Introdução - a cena que se repete
Imagine a seguinte situação: um CFO de uma grande indústria, após anos de batalha judicial, recebe a tão aguardada notícia - a sentença foi favorável, reconhecendo o direito da empresa a receber milhões de reais de um devedor estratégico. A comemoração, porém, dura pouco: quando chega o momento da execução, descobre-se que não há bens localizados, que o patrimônio foi pulverizado em holdings, ou que veículos e imóveis já estavam em nome de terceiros.
Essa frustração, infelizmente, não é ficção. É a rotina de inúmeras empresas que, mesmo com vitória judicial, veem seu crédito se transformar em papel sem valor.
Durante décadas, esse ciclo de frustração alimentou o descrédito do processo executivo no Brasil. Mas esse paradigma começou a mudar. Com a digitalização dos tribunais, o CPC/15 e o avanço da tecnologia, uma nova lógica vem ganhando corpo: a execução cível 4.0, que combina Direito, inteligência artificial e análise de dados para transformar sentenças em ativos líquidos.
1) Da execução clássica ao novo modelo
No passado, a execução civil dependia de ferramentas limitadas: penhora de bens, hastas públicas, bloqueios pontuais. Enquanto isso, devedores sofisticados se antecipavam, ocultando ou blindando patrimônio.
O CPC/15 abriu uma brecha para o novo ao enfatizar:
- A efetividade da tutela jurisdicional (art. 4º);
- A cooperação processual (art. 6º);
- E o poder judicial de adotar medidas executivas atípicas (art. 139, IV).
Foi a partir desse marco que a tecnologia começou a se integrar ao processo: bancos de dados interligados (Sisbajud, Renajud, Infojud, CNIB), cruzamento de informações fiscais e financeiras, e agora, inteligência artificial.
2) A virada digital: Quando a IA entra em cena
Na execução 4.0, a inteligência artificial atua como um radar:
- Predição: Algoritmos mapeiam padrões e apontam onde há maior chance de recuperação.
- Automação: Petições de bloqueio, renovações e ofícios são gerados em segundos.
- Decisão estratégica: Cruzando balanços, participações societárias e fluxo de caixa, a IA embasa medidas como IDPJ e penhora de faturamento.
É como transformar a execução em um sistema de inteligência de guerra, em que cada movimento é calculado para aumentar as chances de resultado.
3) Business Intelligence: Do processo ao painel executivo
Se a IA ajuda a agir, o Business Intelligence permite enxergar.

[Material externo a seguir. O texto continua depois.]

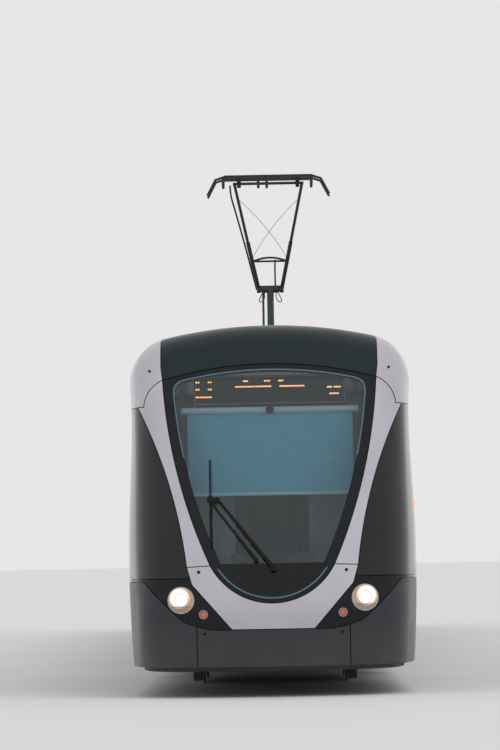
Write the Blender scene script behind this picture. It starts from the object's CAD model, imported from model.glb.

Imagine um dashboard em que o CFO visualiza:
- Tempo médio até o primeiro bloqueio efetivo;
- Taxa de acordos antes da citação;
- Volume de créditos recuperados mês a mês;
- Ranking de varas e comarcas mais efetivas.
Esse painel muda a lógica da advocacia: em vez de relatórios genéricos, o cliente empresarial recebe indicadores objetivos, capazes de orientar decisões financeiras e de compliance.
4) O ciclo da execução cível 4.0
O processo deixa de ser linear e se torna contínuo:
- Diagnóstico da carteira (dados internos + Serasa/IBGE).
- Estratificação de risco (IA/score de recuperabilidade).
- Estratégia segmentada (clusters de devedores).
- Pesquisas patrimoniais iterativas.
- KPIs monitorados em tempo real.
- Ajustes dinâmicos (testes A/B em estratégias).
- Relatórios executivos para conselho e diretoria.
5) Limites jurídicos: Até onde ir?
A tecnologia não dispensa cautela. A LGPD exige finalidade e necessidade no uso de dados; medidas atípicas devem ser proporcionais e fundamentadas; e o devido processo deve ser respeitado em todas as fases.
A inovação só ganha legitimidade se vier acompanhada de transparência probatória, com documentação das diligências e registros de tentativas frustradas.
Conclusão - Advocacia de performance
O tempo da advocacia meramente reativa ficou para trás. A execução cível 4.0 inaugura uma advocacia de performance: baseada em dados, integrada ao negócio do cliente e orientada por resultados concretos.
Para o credor, isso significa transformar créditos parados em ativos líquidos. Para o advogado empresarial, representa reposicionamento estratégico: de operador do processo para parceiro de negócios.
Em síntese: quem domina dados, domina a execução.